Goal =
Copy exactly the lines from the start of the data below through the one that carries "place(keeper, *left_swing)", and only those.

Data provided =

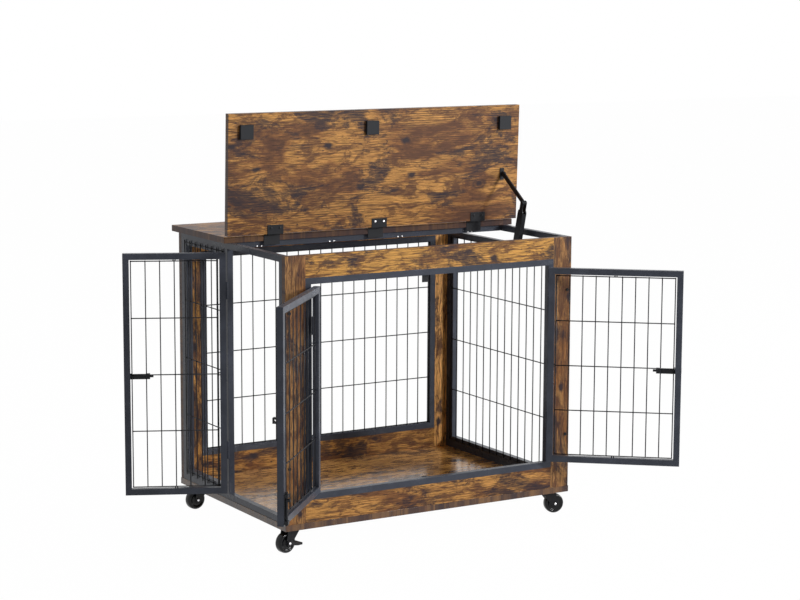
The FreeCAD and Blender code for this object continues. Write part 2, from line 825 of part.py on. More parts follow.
# Front left door
left_axis = (inner_x[0] + s.hinge_gap, front - s.barrel_radius, 0)
left_swing = (left_axis, (0, 0, -1), degrees(s.left_door_open))
door_edge = s.hinge_gap + s.door_width
place(door_frame("left_door_frame", s.door_width, door_z, s.hinge_gap, -1), *left_swing)
place(door_wires("left_door_mesh", s.door_width, door_z, s.hinge_gap, -1, s.door_columns), *left_swing)
keeper = node("left_door_keeper", latch_keeper((door_edge - s.keeper_length, door_edge), -1))
place(keeper, *left_swing)

# Drop bolt on the inner face of the left door's free stile
inside = s.barrel_radius + s.tube
stile_x = (door_edge - (s.tube + s.latch_width) / 2, door_edge - (s.tube - s.latch_width) / 2)
drop_x = door_edge - s.tube / 2
drop_y = inside + s.drop_bolt_rise / 2
drop_z = (door_z[0] + s.drop_bolt_low, door_z[0] + s.drop_bolt_low + s.drop_bolt_length)
guide_y = (inside, inside + s.drop_bolt_rise)
drop_guides = cut(
    fuse(
        box(stile_x, (inside, inside + s.latch_plate), drop_z),
        box(stile_x, guide_y, (drop_z[0], drop_z[0] + s.latch_guide)),
        box(stile_x, guide_y, (drop_z[1] - s.latch_guide, drop_z[1])),
    ),
    rod(
        (drop_x, drop_y, drop_z[0] - s.overrun),
        "z",
        s.drop_bolt_length + 2 * s.overrun,
        s.rod_radius + s.rod_play,
    ),
)
place(node("left_bolt_guides", drop_guides), *left_swing)
drop_knob_z = drop_z[1] - s.latch_guide - s.knob_radius - s.knob_gap
drop_bolt = fuse(
    rod((drop_x, drop_y, door_z[0] + s.rod_short), "z", s.drop_bolt_length + s.latch_guide, s.rod_radius),
    rod((drop_x, drop_y, drop_knob_z), "y", s.knob_height, s.knob_radius),
)
place(node("left_drop_bolt", drop_bolt), *left_swing)

# Keeper for the drop bolt, on the rear face of the opening's bottom rail
keeper_x = left_axis[0] + drop_x
keeper_y = (front + s.tube, front + s.tube + s.drop_bolt_rise)
drop_keeper = cut(
    box((keeper_x - s.latch_width / 2, keeper_x + s.latch_width / 2), keeper_y, (hole_z[0], inner_z[0])),
    rod(
        (keeper_x, front + s.tube + s.drop_bolt_rise / 2, hole_z[0] - s.overrun),
        "z",
        s.tube + 2 * s.overrun,
        s.rod_radius + s.rod_play,
    ),
)
node("drop_bolt_keeper", drop_keeper)

# Front right door
right_axis = (inner_x[1] - s.hinge_gap, front - s.barrel_radius, 0)
right_swing = (right_axis, (0, 0, 1), degrees(180 + s.right_door_open))
place(door_frame("right_door_frame", s.door_width, door_z, s.hinge_gap, 1), *right_swing)
place(door_wires("right_door_mesh", s.door_width, door_z, s.hinge_gap, 1, s.door_columns), *right_swing)
place(latch_housing("right_latch_housing", door_edge, 1), *right_swing)
place(latch_bolt("right_latch_bolt", door_edge, 1), *right_swing)

# Side door, hinged on the left side's mid post
side_axis = (left - s.barrel_radius, mid_post[0] - s.side_hinge_gap, 0)
side_swing = (side_axis, (0, 0, -1), degrees(90 + s.side_door_open))
side_edge = s.side_hinge_gap + s.side_door_width
place(door_frame("side_door_frame", s.side_door_width, side_z, s.side_hinge_gap, -1), *side_swing)
place(
    door_wires("side_door_mesh", s.side_door_width, side_z, s.side_hinge_gap, -1, s.side_columns),
    *side_swing,
)
place(latch_housing("side_latch_housing", side_edge, -1), *side_swing)
place(latch_bolt("side_latch_bolt", side_edge, -1), *side_swing)

# Fixed halves of the door hinges, and the side latch's keeper on the corner post
node("front_hinge_barrels", group(
    place(fixed_barrels(door_z, -1), left_axis),
    place(fixed_barrels(door_z, 1), right_axis, (0, 0, 1), degrees(dim(180))),
))
node("side_hinge_barrels", place(fixed_barrels(side_z, -1), side_axis, (0, 0, -1), degrees(dim(90))))
post_x = side_axis[1] - post_front[1] + (s.tube - s.keeper_length) / 2
side_keeper = node("side_latch_keeper", latch_keeper((post_x, post_x + s.keeper_length), -1))
place(side_keeper, side_axis, (0, 0, -1), degrees(dim(90)))

# Door stop: a joggled plate on the rear face of the opening's top rail
stop_x = (-s.stop_from_middle - s.stop_width / 2, -s.stop_from_middle + s.stop_width / 2)
stop_rear = front + s.tube + s.stop_thick
node("door_stop_bracket", fuse(
    box(stop_x, (front + s.tube, stop_rear), (inner_z[1], hole_z[1])),
    box(stop_x, (front + s.tube + s.running_gap, stop_rear), (inner_z[1] - s.stop_drop, inner_z[1])),
))

# Caps of the bolts that hold the boards to the corner posts
caps = []
for cap_x in (left + s.bolt_edge, right - s.bolt_edge):
    for cap_y in (front - s.screw_head_thick, rear):
        for cap_z in (deck + s.bolt_low, deck + s.bolt_high):
            caps.append(rod((cap_x, cap_y, cap_z), "y", s.screw_head_thick, s.screw_head_radius))
node("frame_bolts", group(*caps))


# ---- swivel casters: drawn about the stem, with the wheel along +X ----

crown_low = 2 * s.wheel_radius + s.crown_gap
crown_high = crown_low + s.crown_thick
plate_low = s.caster_height - s.plate_thick
race_low = crown_high + s.running_gap
wheel_gap = s.wheel_width + 2 * s.wheel_gap
fork_width = wheel_gap + 2 * s.fork_wall


def fork(label, braked):
    """Return a fork with its crown, stem and riveted axle."""
    body = doc.addObject("PartDesign::Body", "Fork")
    sides = sketch_on(body, "XZ_Plane", -fork_width / 2)
    outline(sides, [
        (-s.crown_radius, crown_high),
        (-s.crown_radius, crown_low - s.crown_gap),
        (s.trail - s.fork_end, s.wheel_radius - s.fork_end / 2),
        (s.trail - s.fork_end / 2, s.wheel_radius - s.fork_end),
        (s.trail + s.fork_end / 2, s.wheel_radius - s.fork_end),
        (s.trail + s.fork_end, s.wheel_radius - s.fork_end / 2),
        (s.trail + s.fork_end, s.wheel_radius + s.fork_end / 2),
        (s.crown_radius, crown_low - s.crown_gap),
        (s.crown_radius, crown_high),
    ])
    pad(body, sides, fork_width)
    gap = sketch_on(body, "XZ_Plane", -wheel_gap / 2)
    rectangle(gap, (-2 * s.wheel_radius, s.trail + s.wheel_radius), (0, crown_low))
    pocket(body, gap, wheel_gap)
    crown = sketch_on(body, "XY_Plane", crown_low)
    circle(crown, 0, 0, s.crown_radius)
    pad(body, crown, s.crown_thick)
    stem = sketch_on(body, "XY_Plane", crown_low)
    circle(stem, 0, 0, s.stem_radius)
    pad(body, stem, s.caster_height - s.running_gap - crown_low)
    reach_out = fork_width
    if braked:
        reach_out = fork_width + 2 * (s.pedal_wall + 2 * s.running_gap)
    axle_length = reach_out + 2 * s.rivet_head
    axle = sketch_on(body, "XZ_Plane", -axle_length / 2)
    circle(axle, s.trail, s.wheel_radius, s.axle_radius)
    pad(body, axle, axle_length)
    for start in (-axle_length / 2, axle_length / 2 - s.rivet_head):
        rivet = sketch_on(body, "XZ_Plane", start)
        circle(rivet, s.trail, s.wheel_radius, s.rivet_head_radius)
        pad(body, rivet, s.rivet_head)
    return node(label, body)


def wheel(label):
    """Return a moulded wheel: a disc with a raised hub and a bevelled tread."""
    body = doc.addObject("PartDesign::Body", "Wheel")
    half = s.wheel_width / 2
    section = sketch_on(body, "XY_Plane", dim(0))
    side = [
        (s.axle_radius + s.shaft_play, half + s.hub_rise),
        (s.hub_radius, half + s.hub_rise),
        (s.wheel_radius - s.wheel_bevel, half),
        (s.wheel_radius, half - s.wheel_bevel),
    ]
    outline(section, side + [(r, -y) for r, y in reversed(side)])
    turned = body.newObject("PartDesign::Revolution", "Turned")
    turned.Profile = section
    turned.ReferenceAxis = (section, ["V_Axis"])
    turned.Angle = 360
    body.Tip = turned
    return node(label, body)


def pedal(label):
    """Return a brake pedal: two arms on the axle and a pad ahead of the wheel."""
    body = doc.addObject("PartDesign::Body", "Pedal")
    outer = fork_width + 2 * (s.running_gap + s.pedal_wall)
    inner = fork_width + 2 * s.running_gap
    tip = -s.wheel_radius - s.pedal_gap
    low = -s.pedal_low - s.pedal_thick / 2
    high = -s.pedal_low + s.pedal_thick / 2
    arms = sketch_on(body, "XZ_Plane", -outer / 2)
    outline(arms, [
        (s.pedal_eye, -s.pedal_eye),
        (s.pedal_eye, s.pedal_eye),
        (-s.pedal_eye, s.pedal_eye),
        (tip, high),
        (tip - s.pedal_length, high),
        (tip - s.pedal_length, low),
        (tip, low),
        (-s.pedal_eye, -s.pedal_eye),
    ])
    pad(body, arms, outer)
    gap = sketch_on(body, "XZ_Plane", -inner / 2)
    rectangle(gap, (tip, s.wheel_radius), (-s.wheel_radius, s.wheel_radius))
    pocket(body, gap, inner)
    hole = sketch_on(body, "XZ_Plane", -outer / 2 - s.overrun)
    circle(hole, 0, 0, s.axle_radius + s.shaft_play)
    last = pocket(body, hole, outer + 2 * s.overrun)
    body.Tip = last
    return node(label, body)


corners = (
    ("front_left", -1, -1, s.front_left_swivel, True),
    ("front_right", 1, -1, s.front_right_swivel, False),
    ("rear_left", -1, 1, s.rear_left_swivel, False),
    ("rear_right", 1, 1, s.rear_right_swivel, True),
)
plates = []
for corner, way_x, way_y, swivel, braked in corners:
    stem_x = way_x * (right - s.caster_side_inset)
    stem_y = way_y * (rear - s.caster_end_inset)
    up = (0, 0, 1)
    axle_x = stem_x + s.trail * cosine(swivel)
    axle_y = stem_y + s.trail * sine(swivel)
    place(fork(f"{corner}_fork", braked), (stem_x, stem_y, 0), up, degrees(swivel))
    rolling = wheel(f"{corner}_wheel")
    if braked:
        place(pedal(f"{corner}_pedal"), (axle_x, axle_y, s.wheel_radius), up, degrees(swivel))
    place(rolling, (axle_x, axle_y, s.wheel_radius), up, degrees(swivel))
    half_plate = s.plate_side / 2
    blank = fuse(
        box(
            (stem_x - half_plate, stem_x + half_plate),
            (stem_y - half_plate, stem_y + half_plate),
            (plate_low, s.caster_height),
        ),
        rod((stem_x, stem_y, race_low), "z", plate_low - race_low, s.race_radius),
    )
    bearing = rod((stem_x, stem_y, crown_low), "z", s.caster_height, s.stem_radius + s.shaft_play)
    plates.append(cut(blank, bearing))
node("caster_plates", group(*plates))

doc.recompute()

# ---- checks and export ----

for thing in doc.Objects:
    if "Invalid" in thing.State or "Error" in thing.State:
        raise RuntimeError(f"{thing.Label} failed: {thing.State}")
os.makedirs("parts", exist_ok=True)
for part in nodes:
    shape = part.Shape
    if shape.isNull() or not shape.isValid():
        raise RuntimeError(f"{part.Label} has no valid shape")
    print(part.Label, len(shape.Solids), round(shape.Volume / 1000.0, 2))
    shape.exportStep(f"parts/{part.Label}.step")
print(len(nodes), "nodes")
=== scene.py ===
"""Dress the dog crate end table: wood-grain boards, powder-coated tube, wires and casters."""

import json
import logging
import math
from dataclasses import dataclass, field
from enum import Enum

import bmesh
import bpy
from mathutils import Matrix, Vector

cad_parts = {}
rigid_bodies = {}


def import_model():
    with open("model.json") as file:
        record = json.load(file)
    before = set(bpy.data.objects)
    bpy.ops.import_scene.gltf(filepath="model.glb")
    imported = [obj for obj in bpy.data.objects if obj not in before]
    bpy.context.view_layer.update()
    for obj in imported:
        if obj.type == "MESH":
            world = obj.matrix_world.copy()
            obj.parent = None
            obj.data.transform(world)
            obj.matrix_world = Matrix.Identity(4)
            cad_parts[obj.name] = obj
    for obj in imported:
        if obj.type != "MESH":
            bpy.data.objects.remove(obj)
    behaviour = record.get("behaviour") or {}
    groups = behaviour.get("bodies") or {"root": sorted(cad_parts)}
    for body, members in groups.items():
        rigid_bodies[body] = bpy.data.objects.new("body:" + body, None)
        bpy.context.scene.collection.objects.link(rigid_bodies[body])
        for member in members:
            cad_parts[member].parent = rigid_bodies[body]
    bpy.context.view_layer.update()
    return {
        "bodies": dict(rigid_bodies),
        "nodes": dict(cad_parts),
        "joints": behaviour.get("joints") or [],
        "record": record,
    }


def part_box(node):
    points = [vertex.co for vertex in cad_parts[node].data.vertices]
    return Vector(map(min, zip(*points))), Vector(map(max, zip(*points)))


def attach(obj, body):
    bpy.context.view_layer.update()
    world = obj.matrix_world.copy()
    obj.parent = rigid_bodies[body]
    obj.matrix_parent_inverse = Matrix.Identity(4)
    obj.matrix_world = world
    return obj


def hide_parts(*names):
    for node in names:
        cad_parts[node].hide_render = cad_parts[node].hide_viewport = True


log = logging.getLogger("dog_crate_end_table")

Colour = tuple[float, float, float]

ON_AXIS = 1e-7


class Axis(Enum):
    """A direction of the crate's own frame."""

    X = 0
    Y = 1
    Z = 2


class Mixing(Enum):
    """How a colour is laid over another."""

    COVER = "MIX"
    DARKEN = "MULTIPLY"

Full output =
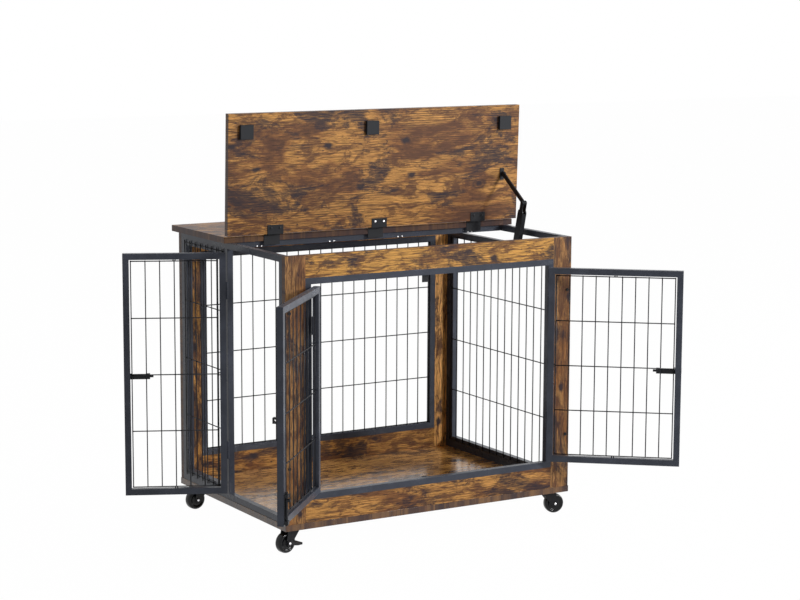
The FreeCAD and Blender code for this object continues. Write part 2, from line 825 of part.py on. More parts follow.
# Front left door
left_axis = (inner_x[0] + s.hinge_gap, front - s.barrel_radius, 0)
left_swing = (left_axis, (0, 0, -1), degrees(s.left_door_open))
door_edge = s.hinge_gap + s.door_width
place(door_frame("left_door_frame", s.door_width, door_z, s.hinge_gap, -1), *left_swing)
place(door_wires("left_door_mesh", s.door_width, door_z, s.hinge_gap, -1, s.door_columns), *left_swing)
keeper = node("left_door_keeper", latch_keeper((door_edge - s.keeper_length, door_edge), -1))
place(keeper, *left_swing)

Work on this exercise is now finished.